- Challenge -
Beneath this instruction is a block of data; output from it exactly the lines that run from the one containing "bpy.data.objects.remove(obj)" through the one containing "# The studs", inclusive.
——
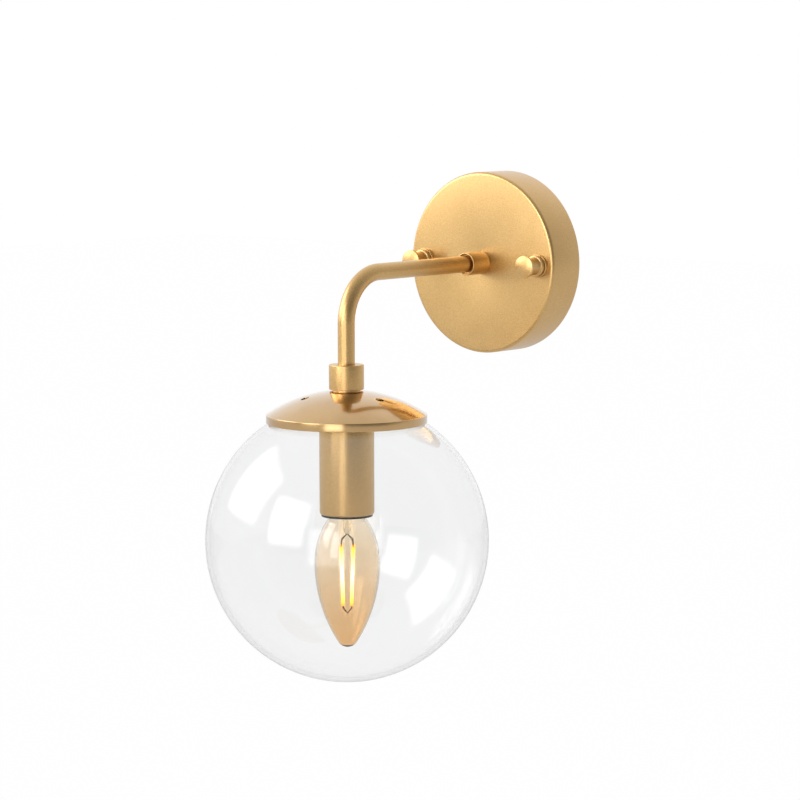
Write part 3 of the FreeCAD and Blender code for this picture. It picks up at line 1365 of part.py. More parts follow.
os.makedirs("parts", exist_ok=True)
for item in NODES:
    shape = item.Shape
    if shape.isNull() or not shape.isValid() or shape.Volume <= 0 or not shape.Solids:
        raise RuntimeError(item.Label + " is not a sound solid")
    box = shape.BoundBox
    spans = (box.XMin, box.XMax, box.YMin, box.YMax, box.ZMin, box.ZMax)
    words = (item.Label, len(shape.Solids), shape.Volume, "%7.1f" * 6 % spans)
    print("%-20s %2d solids %10.1f mm3  %s" % words)

for item in NODES:
    item.Shape.exportStep("parts/%s.step" % item.Label)
print("%d sub-parts written" % len(NODES))
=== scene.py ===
import math

import bmesh
import bpy
from mathutils import Matrix, Vector


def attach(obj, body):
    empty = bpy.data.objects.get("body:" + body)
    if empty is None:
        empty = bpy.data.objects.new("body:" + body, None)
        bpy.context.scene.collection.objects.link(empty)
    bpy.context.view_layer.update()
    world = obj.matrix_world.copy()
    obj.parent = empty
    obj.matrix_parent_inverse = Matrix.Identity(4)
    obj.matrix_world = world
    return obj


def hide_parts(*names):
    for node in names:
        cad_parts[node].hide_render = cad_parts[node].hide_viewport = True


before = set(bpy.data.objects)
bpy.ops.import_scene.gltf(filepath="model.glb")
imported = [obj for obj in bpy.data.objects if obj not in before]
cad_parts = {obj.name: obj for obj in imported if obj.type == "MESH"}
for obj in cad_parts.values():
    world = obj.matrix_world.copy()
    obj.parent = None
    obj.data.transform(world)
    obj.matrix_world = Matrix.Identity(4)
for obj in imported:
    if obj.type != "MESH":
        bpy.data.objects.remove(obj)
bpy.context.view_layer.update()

# Mounting bracket, its two studs, nuts and screws. The bracket is a zinc plated steel strip with
# raised ends, pressed from 1.5 mm sheet and screwed flat to the wall through its two slots.
# The studs are M4 screws put through it from behind, each locked by a thin nut.


def grain_group():
    """Soft blotches and a fine grain, as on plated, painted or moulded surfaces."""
    group = bpy.data.node_groups.new("surface_grain", "ShaderNodeTree")
    face = group.interface
    face.new_socket("Blotch Scale", in_out="INPUT", socket_type="NodeSocketFloat")
    face.new_socket("Grain Scale", in_out="INPUT", socket_type="NodeSocketFloat")
    face.new_socket("Grain Share", in_out="INPUT", socket_type="NodeSocketFloat")
    face.new_socket("Tone", in_out="OUTPUT", socket_type="NodeSocketFloat")
    face.new_socket("Grain", in_out="OUTPUT", socket_type="NodeSocketFloat")
    nodes, links = group.nodes, group.links
    given = nodes.new("NodeGroupInput")
    out = nodes.new("NodeGroupOutput")
    place = nodes.new("ShaderNodeTexCoord")
    blotch = nodes.new("ShaderNodeTexNoise")
    blotch.inputs["Detail"].default_value = 3.0
    grain = nodes.new("ShaderNodeTexNoise")
    grain.inputs["Detail"].default_value = 2.0
    mixed = nodes.new("ShaderNodeMix")
    links.new(place.outputs["Object"], blotch.inputs["Vector"])
    links.new(place.outputs["Object"], grain.inputs["Vector"])
    links.new(given.outputs["Blotch Scale"], blotch.inputs["Scale"])
    links.new(given.outputs["Grain Scale"], grain.inputs["Scale"])
    links.new(given.outputs["Grain Share"], mixed.inputs["Factor"])
    links.new(blotch.outputs["Fac"], mixed.inputs["A"])
    links.new(grain.outputs["Fac"], mixed.inputs["B"])
    links.new(mixed.outputs["Result"], out.inputs["Tone"])
    links.new(grain.outputs["Fac"], out.inputs["Grain"])
    return group


surface_grain = grain_group()


def srgb(red, green, blue):
    """A colour read off as 0 to 255 values, as the shader wants it."""
    values = [part / 255 for part in (red, green, blue)]
    return tuple(v / 12.92 if v <= 0.04045 else ((v + 0.055) / 1.055) ** 2.4 for v in values) + (1.0,)


def finish(name, dark, light, rough, metallic, scales, bump, coat=0.0, coat_rough=0.1):
    """A surface whose tone and polish vary a little with the grain."""
    material = bpy.data.materials.new(name)
    material.use_nodes = True
    nodes, links = material.node_tree.nodes, material.node_tree.links
    shader = nodes["Principled BSDF"]
    shader.inputs["Metallic"].default_value = metallic
    shader.inputs["Coat Weight"].default_value = coat
    shader.inputs["Coat Roughness"].default_value = coat_rough
    grain = nodes.new("ShaderNodeGroup")
    grain.node_tree = surface_grain
    for socket, number in zip(("Blotch Scale", "Grain Scale", "Grain Share"), scales):
        grain.inputs[socket].default_value = number
    spread = nodes.new("ShaderNodeMapRange")
    spread.inputs["From Min"].default_value = 0.35
    spread.inputs["From Max"].default_value = 0.65
    links.new(grain.outputs["Tone"], spread.inputs["Value"])
    tint = nodes.new("ShaderNodeMix")
    tint.data_type = "RGBA"
    tint.inputs["A"].default_value = dark
    tint.inputs["B"].default_value = light
    links.new(spread.outputs["Result"], tint.inputs["Factor"])
    links.new(tint.outputs["Result"], shader.inputs["Base Color"])
    polish = nodes.new("ShaderNodeMapRange")
    polish.inputs["To Min"].default_value = rough[0]
    polish.inputs["To Max"].default_value = rough[1]
    links.new(spread.outputs["Result"], polish.inputs["Value"])
    links.new(polish.outputs["Result"], shader.inputs["Roughness"])
    if bump:
        relief = nodes.new("ShaderNodeBump")
        relief.inputs["Strength"].default_value = bump
        relief.inputs["Distance"].default_value = 0.0002
        links.new(grain.outputs["Grain"], relief.inputs["Height"])
        links.new(relief.outputs["Normal"], shader.inputs["Normal"])
    return material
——
- Answer to the problem -
        bpy.data.objects.remove(obj)
bpy.context.view_layer.update()

# Mounting bracket, its two studs, nuts and screws. The bracket is a zinc plated steel strip with
# raised ends, pressed from 1.5 mm sheet and screwed flat to the wall through its two slots.
# The studs are M4 screws put through it from behind, each locked by a thin nut.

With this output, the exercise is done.